As far as Hellboy is concerned, I kind of boiled this down to the idea that there are a certain number of things that Hellboy still needs to do. There are certain prophecies that are just there. And it’s all based on my working backwards. I know there are certain scenes that still have to happen with Hellboy that kind of go against the idea that he’s going to have fun and walk around and drink with skeletons. There’s going to be that, but there are a couple big, heavy things that need to happen sooner or later. That’s the part that’s still waiting for Hellboy. And I could find a way out of it, but I like that doomed hero thing. I read a lot of Michael Moorcock in high school. Without realizing it for a long time, that’s informed so much of the Hellboy stuff. So once I had the ending in mind and saw where Hellboy was going, I knew I could work backwards from there. I could let him have a really good time, but ultimately there are a couple of things that have to get done.
We start the journey into Hell by literally dropping him into the mouth or the maw of the place.
And that was hard. That was a hard panel to do. I may put in the sketchbook section of the trade the various starts to that page. Originally, there were a lot more heads there. And I kept carving away and carving away until at one point, I just said, “What would Terry Gilliam do?” And this was as close to what I could come up with. [Laughs]
But this strikes me also because it’s quite different from those standardized versions of Hell we see in stories. There’s no boat across the river or Cerberus showing up here. It’s your own thing. Are there any Hell cliches you’re looking to avoid?
I don’t want to do the Hell that I did in “Hellboy Junior.” I don’t want craters with fire jumping out of them. I don’t want any kind of traditional Hell. You mention the Ferryman and Cerberus and stuff. I actually do want to do that kind of stuff, but that’s in a different neighborhood of Hell. He drops into my Hell, and eventually as he wanders around, he can go to the Greek Hell and the Norse Hell, and I want to play with all those different things. But at least for these first issues, I wanted the images so much to be my version of things. So I did consciously avoid any of the stuff that had been done in the past.
And also that sequence of him dropping into Hell was an entirely visual thing. The mouth wasn’t important. What was important was to let that image of the heart morph into the shape of Hellboy. The mouth was secondary to that little red and orange dot that was trailing downward, and as we’d get back closer and closer to it, it could change into Hellboy.
Another visual element that seems important is the kind of runes that Sir Edward scratches into the air and makes things out of where he’s never had powers like that before. Is part of this series going to involve characters and even Hellboy being able to do things they’ve never been able to do before?
Yeah. Basically, there are no rules. There’s a lot of magic kind of stuff, but I guess magic really works because you’re closer to the source. There are a lot of wisemen and magicians in the next several issues.
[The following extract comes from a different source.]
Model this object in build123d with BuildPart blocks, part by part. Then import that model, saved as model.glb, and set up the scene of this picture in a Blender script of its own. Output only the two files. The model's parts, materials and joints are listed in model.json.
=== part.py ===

But in general, people are dead or they’re kind of dead or they’re ghosts, so there’s a definite abstract to things. That’s what I really want. What you’ll get more and more as we go along that this is a dreamy kind of world where things just happen. I mean, there’s no gravity! One of the things I realized when I got to the end of this issue is that Hellboy isn’t being dragged through the air. The last panel is him hanging in the air. So I guess Hellboy can fly now. Will he be able to fly all the time, or is it just because he’s in the company of these spirits? There’s really no hard and fast rules. I’ve got my own ideas for how to limit these things as we go along, but it’s definitely more of a fairy tale/folklore kind of logic more and more than it ever was when he was on earth.
Sir Edward puts him on this path. Is he going to continue to be a guide of sorts for Hellboy, or is there really going to be no more of a central cast than the main character and the occasional villain he’s “put away”?
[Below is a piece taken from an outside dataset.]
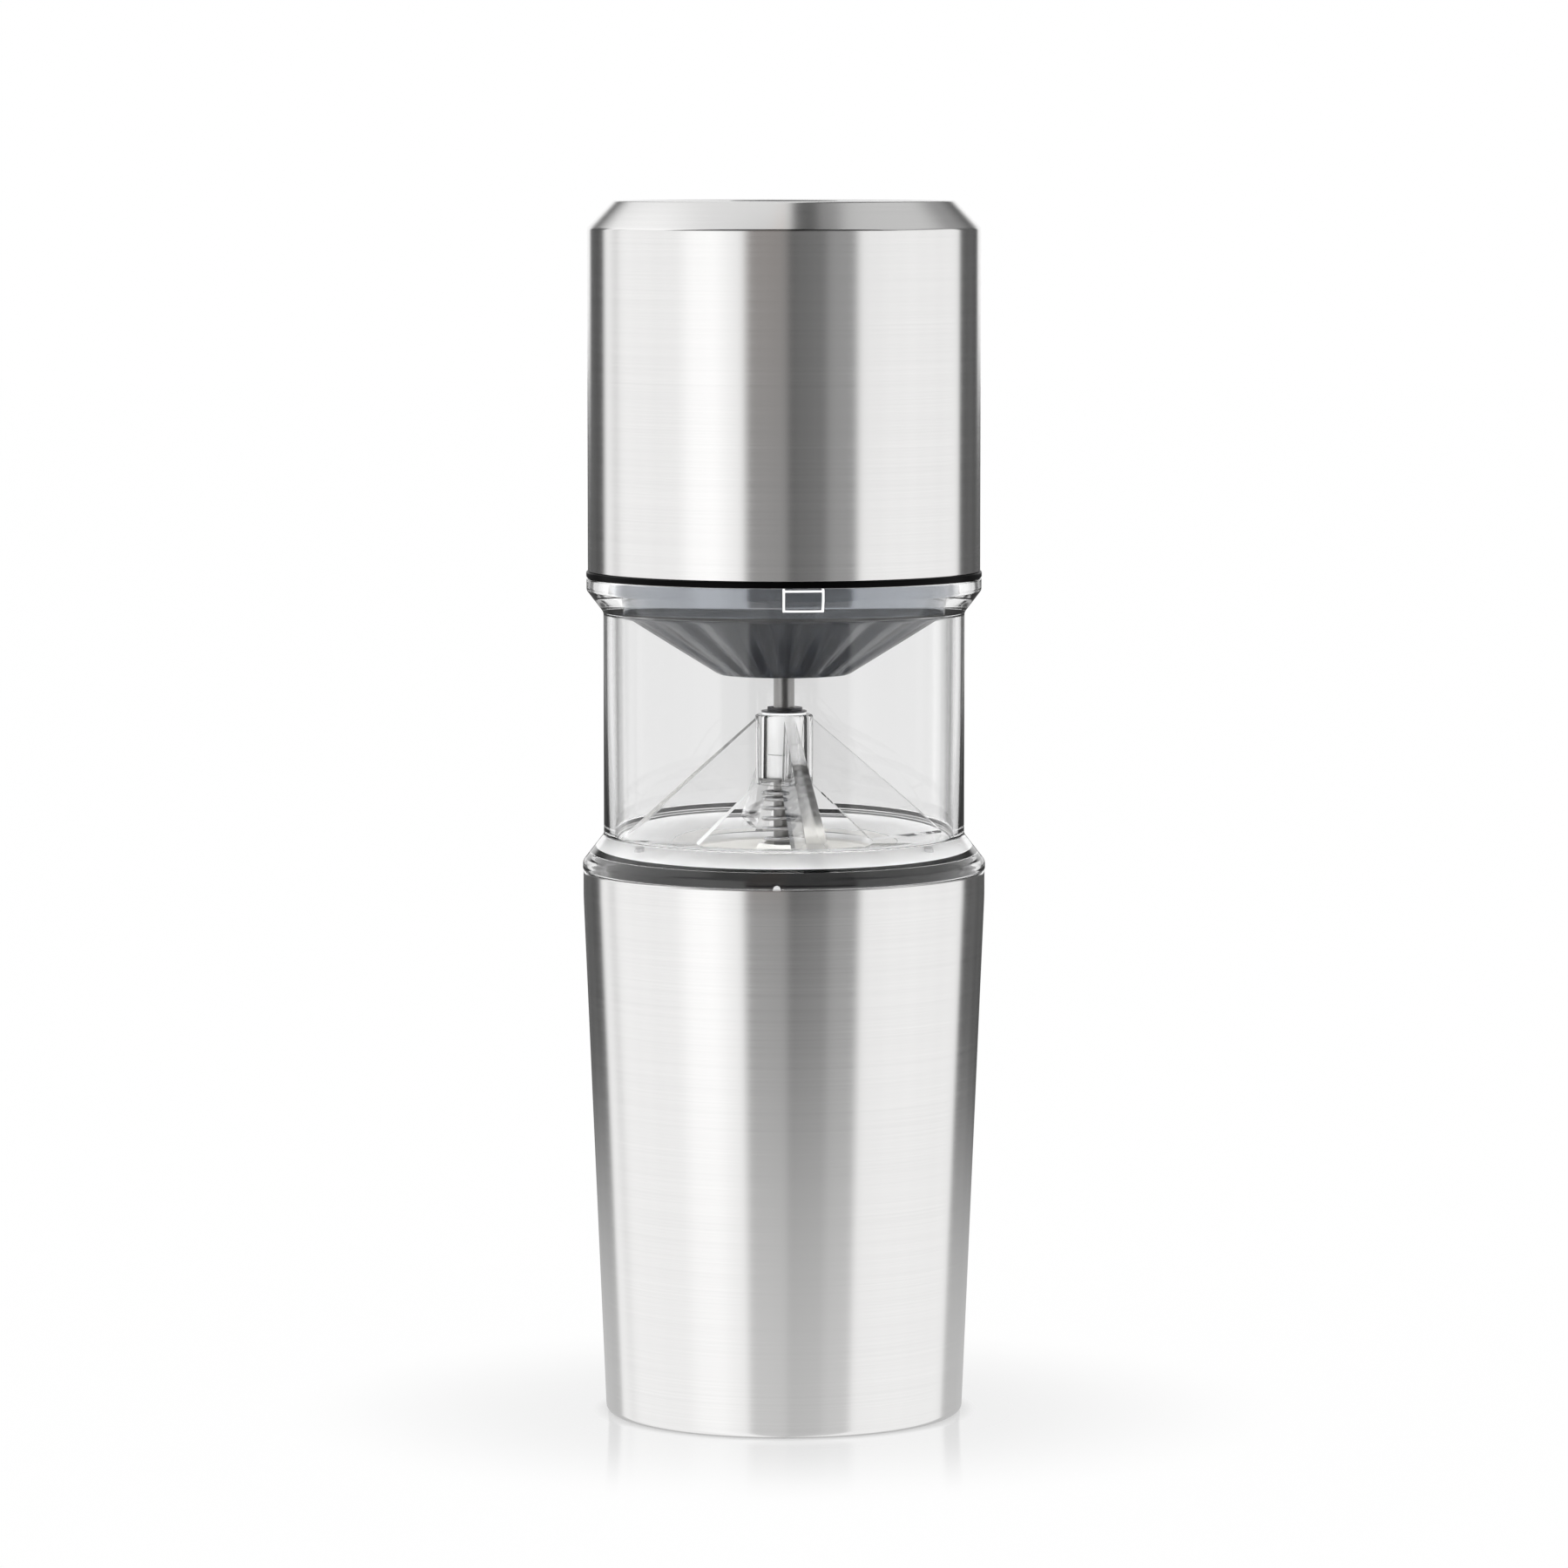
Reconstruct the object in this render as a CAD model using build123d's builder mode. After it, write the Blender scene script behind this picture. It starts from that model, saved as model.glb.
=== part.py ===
from build123d import *
from math import atan, ceil, cos, degrees, pi, radians, sin, sqrt, tan
import os

# Battery burr grinder in millimetres, +Z up, front towards -Y, origin under the cup.
# The stack is read upwards: steel cup, clear hopper with the burr set, motor head.

os.makedirs("parts", exist_ok=True)

# Fits used all over the grinder
glued_gap = 0.02  # parts pressed or glued into one another
running_gap = 0.05  # shafts and gears turning in their bores
sliding_gap = 0.12  # keyed parts that slide along a shaft or guide
lift_gap = 0.2  # parts that lift out by hand

# Grounds cup
cup_height = 103.9
rim_radius = 38.2
base_radius = 34.0
rim_band = 5.0
cup_wall = 1.2
cup_floor = 1.6
base_rounding = 2.5
rim_rounding = 0.45
foot_ring_width = 3.2
foot_recess = 0.5

# Clear hopper
foot_overhang = 0.1
foot_band = 1.7
foot_wall = 1.7
shoulder_width = 4.0
shoulder_height = 5.2
neck_length = 42.3
neck_wall = 1.7
flare_width = 3.2
flare_height = 4.2
flange_band = 2.4
ledge_rise = 0.4
ledge_width = 0.8
carrier_rise = 0.9
floor_thickness = 1.6
floor_fall = 1.4
mouth_radius = 17.0
lug_width = 7.5
lug_height = 3.5
lug_depth = 1.1
lug_drop = 0.5
lug_count = 3
lug_azimuth = 6.0

# White half-round mark at the foot's lower edge
mark_radius = 0.7
mark_azimuth = -2.0
mark_depth = 0.6
mark_proud = 0.15

# Hub and webs that carry the shaft in the hopper
hub_radius = 5.5
hub_length = 13.8
hub_lift = 11.5
hub_bore = 3.3
spring_pocket_radius = 4.75
spring_pocket_depth = 1.4
web_count = 4
web_azimuth = 12.0
web_thickness = 2.6
web_foot_radius = 31.0
web_tip = 0.4

# Shaft and its small parts
shaft_radius = 2.0
shaft_flat = 1.55
shaft_tail = 2.4
shaft_neck_radius = 1.6
bush_flange_radius = 4.7
bush_flange = 0.7
bush_length = 6.0
clip_radius = 3.5
clip_thickness = 0.6
clip_eye = 0.45
washer_thickness = 0.6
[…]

There are going to be occasions where he meets people he’s met before, but I don’t want that to be the running gag in “Hellboy In Hell.” There’s a certain amount of it, but I also really want to introduce a new cast of characters. And Ed Grey does have some recurrent stuff. We’ll see him in issue #4, and we’ll see more of him later. But it’s not going to be Hellboy and Ed Grey teaming up. Hellboy is kind of on his own for a while, which is great because it gives me a chance to have him discover this world. I think you can tell from the end of the first issue that he’s going to get a tour. We’re going to see him with a variety of characters as he’s on this tour, but after that he’s cut loose to deal with some stuff.
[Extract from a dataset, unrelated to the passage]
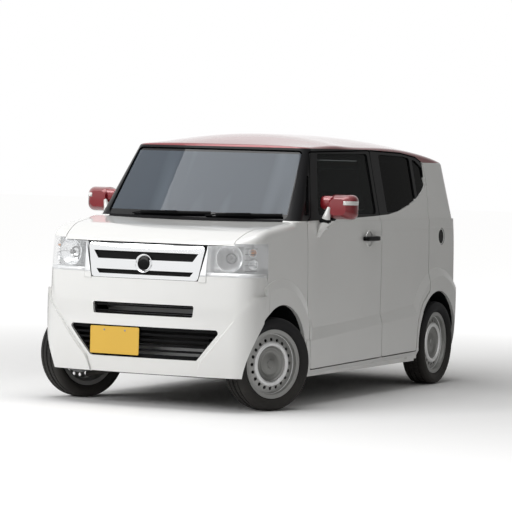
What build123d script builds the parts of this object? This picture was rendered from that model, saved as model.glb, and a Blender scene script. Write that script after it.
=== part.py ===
from build123d import *
import math
import os

# Kei car with a boxy cabin, five doors and right-hand drive.
# Frame: the front faces -Y, +X is the left side of the car, +Z is up.
# The origin is on the ground, in the middle of the length and the width.

# ---------------------------------------------------------------- overall sizes
length = 3395.0
width = 1475.0
height = 1670.0
wheelbase = 2520.0
front_overhang = 435.0
track = 1305.0

nose_y = -length / 2
tail_y = length / 2
front_axle_y = nose_y + front_overhang
rear_axle_y = front_axle_y + wheelbase
side_x = width / 2

# ---------------------------------------------------------------- wheels
tyre_radius = 281.0
tyre_width = 165.0
rim_radius = 208.0
seat_radius = 190.5
rim_width = 118.0
rest_steer = -24.0
kingpin_low_x = 600.0
kingpin_low_z = 170.0
kingpin_top_x = 470.0
kingpin_top_z = 840.0

# ---------------------------------------------------------------- body shell
shoulder_in = 18.5
panel_skin = 20.0
wall = 45.0
frame_depth = 85.0
shut_gap = 8.0
flange = 38.0
fit_gap = 0.3
glass_inset = 9.0
glass_thickness = 5.0
sill_z = 175.0
bumper_z = 400.0
waist_z = 760.0
lamp_z = 1000.0
belt_z = 1126.0
door_sill_z = 226.0
bonnet_round = 45.0
nose_corner = 145.0
roof_round = 30.0
arch_radius = 354.0
flare_radius = 505.0
flare_lip_radius = 430.0
well_in_x = 400.0
rear_well_in_x = 545.0
floor_z = 270.0
floor_thickness = 24.0
load_floor_z = 470.0
bulkhead_y = front_axle_y + 250.0
body_half = side_x - shoulder_in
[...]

And the thing is, as this book goes on what I discover is that I know what Hellboy’s going to do, but you never really know all that’s going on. I’m excited by this world. I just scratched the surface of this world and in drawing it I’m really seeing what this world can be. Hellboy is my vehicle for just exploring this world.
Well, the last thing I was going to ask about was this idiosyncratic ending where you kind of answer the question “What do you see when you die?” I thought, “Well, if you’re Mike Mignola…you see a puppet show of ‘A Christmas Carol’!”
If that happened, I’d actually be pretty happy! [Laughs] I don’t know if I ever consciously thought that was going to happen, but if anything, if I’m going to Hell I’d like the opportunity to go to my own. If I’m going to make up a Hell, I’m going to make one I wouldn’t mind spending an eternity in. And if there’s puppet shows of “A Christmas Carol,” I’m fine with that.
The puppet show started as a joke, and then I kind of got serious about it because I wanted something in that first issue to warn the readers that this is what the book can be like now. It seemed very strange – especially before this book was going to come out in December, which it originally wasn’t. But I always wanted that sequence in there because it is one of my favorite pieces of literature. That exchange between Scrooge and Marley is one of my all-time favorite things. I said, “If I can do whatever I want in this book, let me do this.” And then when we bumped this book back to December, that was perfect.